The primary Republican strategy is to delay implementation of EPA’s proposed rule to limit greenhouse gas emissions from existing power plants, which is set to become final next June. Rather than pushing for an outright reversal of the rule before it’s finalized, Senate Republicans are looking at passing language that would give states the option of not complying with the EPA mandate until litigation on the issue is resolved, or bar federal authorities from enforcing the rule, according to a Washington Post article. 

Prominent clean energy figures, including Rhone Resch, president and CEO of the Solar Energy Industries Association (SEIA), are hoping cooler heads will prevail. Specifically, he urged Republicans, Democrats and Independents to take a more “collaborative approach” to solving many of the nation’s pressing problems.

“As a national association of leading businesses  –  with more than 1,000 member companies located in 48 states  –  we remain completely committed to finding common-sense ways to create new jobs, stimulate economic development, remove market barriers and improve our nation’s energy security,” Resch stated. “With the elections now behind us, it’s critically important for our leaders in Washington, as well as our state capitals, to put aside their differences and work together to find real solutions that will grow our economy and put more people to work.” 
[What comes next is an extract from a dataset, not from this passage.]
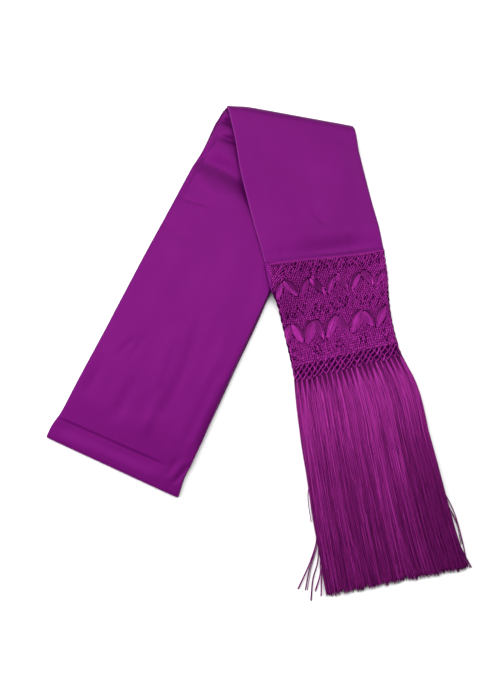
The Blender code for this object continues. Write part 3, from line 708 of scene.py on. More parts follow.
def knot_tree():
    """A small wrapped knot on each point, turned and sized by the points' attributes."""
    tree, add, given = new_tree("knots_on_points", (
        ("Radius", "Float", 0.0012), ("Flatness", "Float", 0.72), ("Unevenness", "Float", 0.12),
        ("Seed", "Int", 4), ("Material", "Material", None)))
    ball = add("GeometryNodeMeshUVSphere",
               {"Segments": 6, "Rings": 4, "Radius": given["Radius"]})
    flat = add("ShaderNodeCombineXYZ", {0: 1.0, 1: 0.86, 2: given["Flatness"]})
    knot = add("GeometryNodeTransform", {"Geometry": ball, "Scale": flat})
    low, high = (add.math(way, 1.0, given["Unevenness"]) for way in ("SUBTRACT", "ADD"))
    spread = add("FunctionNodeRandomValue", {2: low, 3: high, "Seed": given["Seed"]}, 1,
                 data_type="FLOAT")
    scale = add.math("MULTIPLY", attribute(add, "size", "FLOAT"), spread)
    turn = add("FunctionNodeEulerToRotation",
               {"Euler": attribute(add, "turn", "FLOAT_VECTOR")})
    placed = add("GeometryNodeInstanceOnPoints", {
        "Points": given["Geometry"], "Instance": knot, "Rotation": turn, "Scale": scale})
    finish_tree(add, placed, given["Material"])
    return tree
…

Resch cited polls that show that 9 out of 10 Americans want to see an expanded use of solar energy nationwide.  He also pointed to stable, consistent and reliable public policies which are paying huge dividends for the US economy and the environment, namely the solar Investment Tax Credit (ITC) and Net Energy Metering (NEM).

It’s policies and programs like these that need further nurturing, not neglect, observers say.
Aaron Severn, Senior Director, Federal Legislative Affairs for Power of Wind, is in the midst of an aggressive campaign to persuade Congress to extend what he also calls two “common-sense” energy policies – the production tax credit and investment tax credit. If they are not extended, Severn warns we could repeat what happened last year: when Congress let the policies lapse, the US wind industry felt the impact.

Further political gridlock and discord on this issue could potentially result in erosion of investor confidence in the clean energy sector and have a deleterious effect on existing projects as well as those in the pipeline. And if that happens, we all stand to lose big — regardless of our respective political affiliations.